Binance acquires 18 per cent stake in Singapore-based exchange
Crypto exchange Binance has announced plans to purchase an 18 per cent stake in Hg, a Singaporean exchange.
The Hg Exchange is a private securities exchange built on the Zilliqa blockchain to facilitate trading and listing of digital as well as non-digital assets. Binance did not disclose funding for the deal nor did it give a timeline for when the deal is expected to complete.
“Crypto and traditional financial offerings continue to converge. Through this investment, we seek to work with HGX in enhancing offerings of products and services supported by blockchain technology,” said Binance Singapore chief executive Richard Teng, who was previously the chairman at HGX before being appointed as the boss of Binance Singapore in August 2021.
The deal gives Binance a foothold in Singapore at a time when it is facing scrutiny from regulators worldwide. In September, The Monetary Authority of Singapore warned customers that Binance.com could be in breach of local laws and ordered the embattled exchange to stop providing payment services to the city-state’s residents.

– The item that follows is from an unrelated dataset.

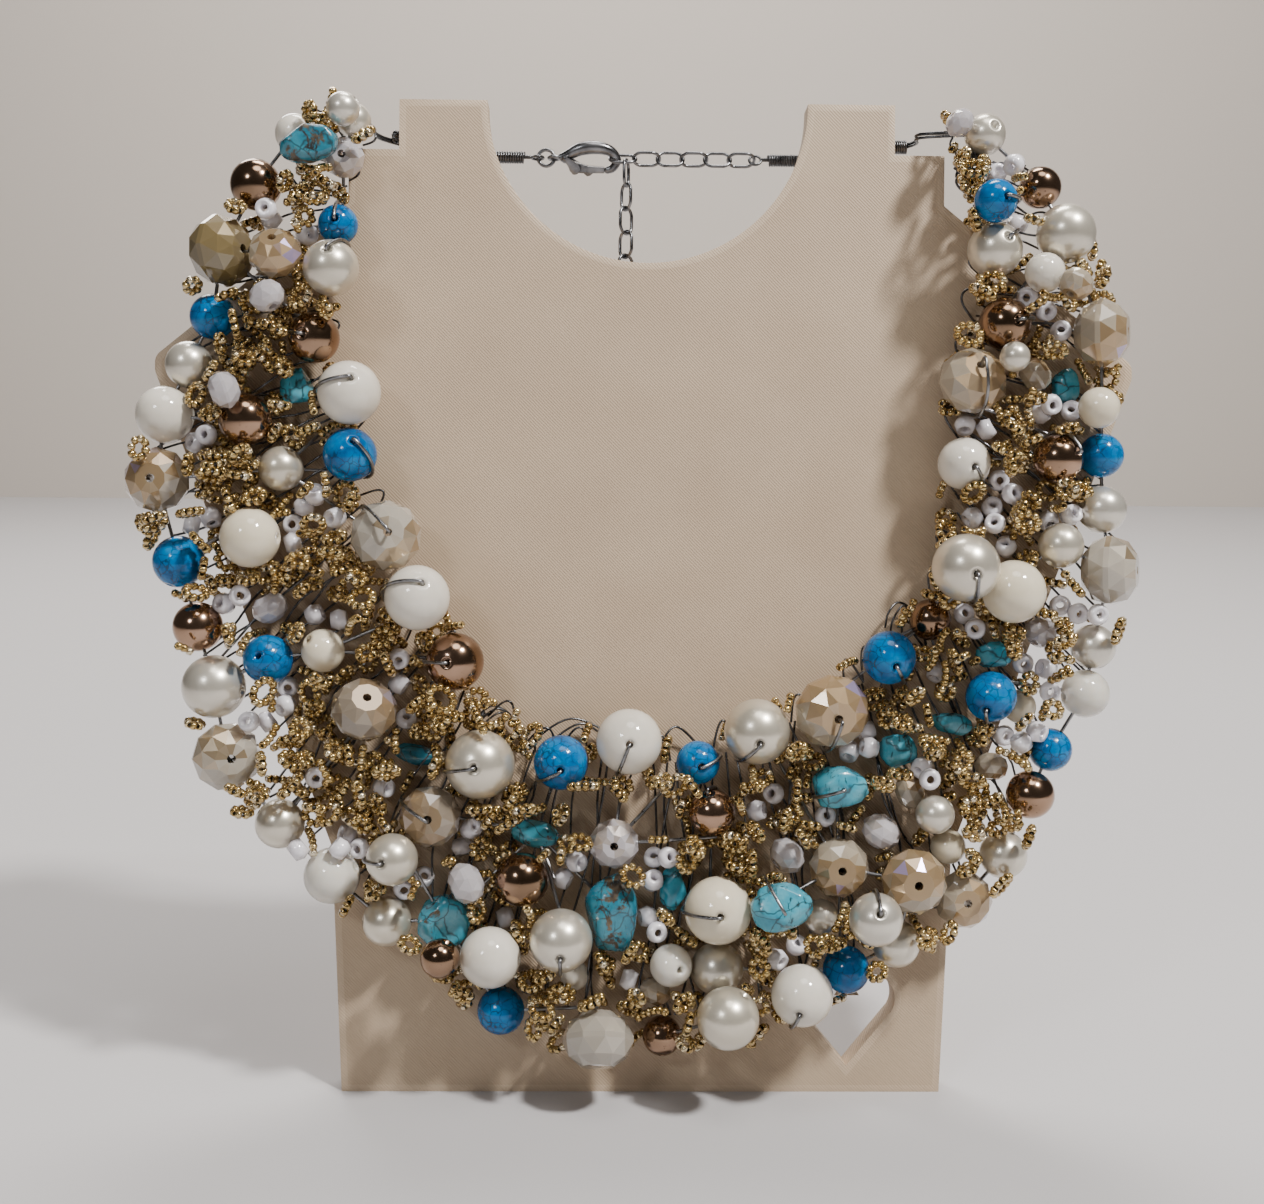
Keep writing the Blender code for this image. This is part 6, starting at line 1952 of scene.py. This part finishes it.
board = plate(board_outlines(), BOARD_THICKNESS)
bmesh.ops.transform(board, matrix=LEAN @ rotation(90, "X"), verts=board.verts)
bmesh.ops.bisect_plane(board, geom=board.verts[:] + board.edges[:] + board.faces[:], plane_co=(0, 0, 0),
                       plane_no=(0, 0, -1), clear_outer=True)
bmesh.ops.holes_fill(board, edges=[edge for edge in board.edges if edge.is_boundary])
bmesh.ops.recalc_face_normals(board, faces=board.faces)
mark_rims(board, LEAN.to_3x3() @ Vector((0, -1, 0)))
mesh_piece("printed_board", board, "stand", "display_board", SHARP_PRINT)

# %% Strut
STRUT_THICKNESS, STRUT_HEIGHT, STRUT_REACH = 0.006, 0.095, 0.058
STRUT_TOE, STRUT_TOP_WIDTH = 0.004, 0.004


def back_face_y(height):
    """Where the strut's front lies at a height, a gap behind the leaning board."""
    return (BOARD_THICKNESS / 2 + GAP) / math.cos(BOARD_LEAN) + height * math.tan(BOARD_LEAN)


strut = plate([[(back_face_y(0), 0), (STRUT_REACH, 0), (STRUT_REACH, STRUT_TOE),
                (back_face_y(STRUT_HEIGHT) + STRUT_TOP_WIDTH, STRUT_HEIGHT),
                (back_face_y(STRUT_HEIGHT), STRUT_HEIGHT)]], STRUT_THICKNESS)
bmesh.ops.transform(strut, matrix=rotation(90, "Z") @ rotation(90, "X"), verts=strut.verts)
mark_rims(strut, Vector((1, 0, 0)))
mesh_piece("printed_strut", strut, "stand", "rear_strut", SHARP_PRINT)
print("board and strut made")

# %% [markdown]
# ## Floor and light
#
# A plain pale table runs under the stand and a pale wall stands far behind it. The room is
# dim and warm. One broad soft lamp hangs above, a small one stands high on the right and a
# faint one low on the left, so that the plated rounds mirror a dark room, a pale floor and a
# few small lights. The last two light the back of the stand and the wall.

# %% Floor, wall, room and lamps
FLOOR_SIZE, WALL_SIZE, WALL_PLACE = 3.0, 1.6, 1.3
TARGET = (0.0, 0.0, 0.09)
WALL_TARGET = (0.0, WALL_PLACE, 0.25)
# Name, place, what it points at, width in metres, power in watts and colour
LAMPS = [
    ("ceiling", (0.10, -0.30, 1.2), TARGET, 0.5, 3.2, (1.0, 0.97, 0.93)),
    ("key", (0.52, -0.42, 1.0), TARGET, 0.13, 19.0, (1.0, 0.98, 0.95)),
    ("window", (-0.45, -0.70, 0.60), TARGET, 0.16, 1.6, (0.95, 0.97, 1.0)),
    ("behind", (-0.35, 0.80, 0.75), TARGET, 0.40, 3.0, (1.0, 0.98, 0.95)),
    ("wall_wash", (0.0, 0.55, 1.3), WALL_TARGET, 0.60, 20.0, (1.0, 0.97, 0.93)),
]


def make_backdrop(name, size, place, colour, roughness):
    """A large plain face that belongs to the stage; its size is half its width."""
    bm = bmesh.new()
    bmesh.ops.create_grid(bm, x_segments=1, y_segments=1, size=size, matrix=place)
    mesh = mesh_from(bm, name)
    mesh.materials.append(Finish("pale_" + name, colour, roughness).material)
    link_object(name, mesh)


def make_room():
    """A dim and warm world round the stage."""
    world = bpy.data.worlds.new("room")
    world.use_nodes = True
    background = world.node_tree.nodes["Background"]
    background.inputs["Color"].default_value = (0.30, 0.275, 0.25, 1)
    background.inputs["Strength"].default_value = 0.24
    bpy.context.scene.world = world


def make_lamp(name, place, target, size, power, colour):
    """A round soft lamp that points at its target."""
    data = bpy.data.lights.new(name, "AREA")
    data.shape = "DISK"
    data.size = size
    data.energy = power
    data.color = colour
    lamp = link_object(name, data)
    lamp.location = place
    way = Vector(target) - Vector(place)
    lamp.rotation_euler = way.to_track_quat("-Z", "Y").to_euler()


make_backdrop("floor", FLOOR_SIZE, Matrix(), (0.50, 0.485, 0.49), 0.8)
make_backdrop("wall", WALL_SIZE, at(0, WALL_PLACE, WALL_SIZE) @ rotation(90, "X"), (0.56, 0.51, 0.46), 0.9)
make_room()
for lamp in LAMPS:
    make_lamp(*lamp)
print("lamps:", len(LAMPS))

“In Singapore, we continue to work closely with key government agencies to support the growth of the blockchain ecosystem and development of requisite local talent needed,” Teng added.
Binance has also come up against resistance from regulators in the UK. In June the FCA issued a warning that Binance was operating without proper permissions and later said it was unable to supervise the exchange because it refused to disclose basic details about its operations.
In the months since, Binance has pivoted towards a more proactive approach towards regulation. The world’s largest crypto exchange is engaging more actively with regulators, has released a manifesto for worldwide digital asset regulation.
Purchasing a regulated exchange could be a further step towards pacifying regulators in East Asia.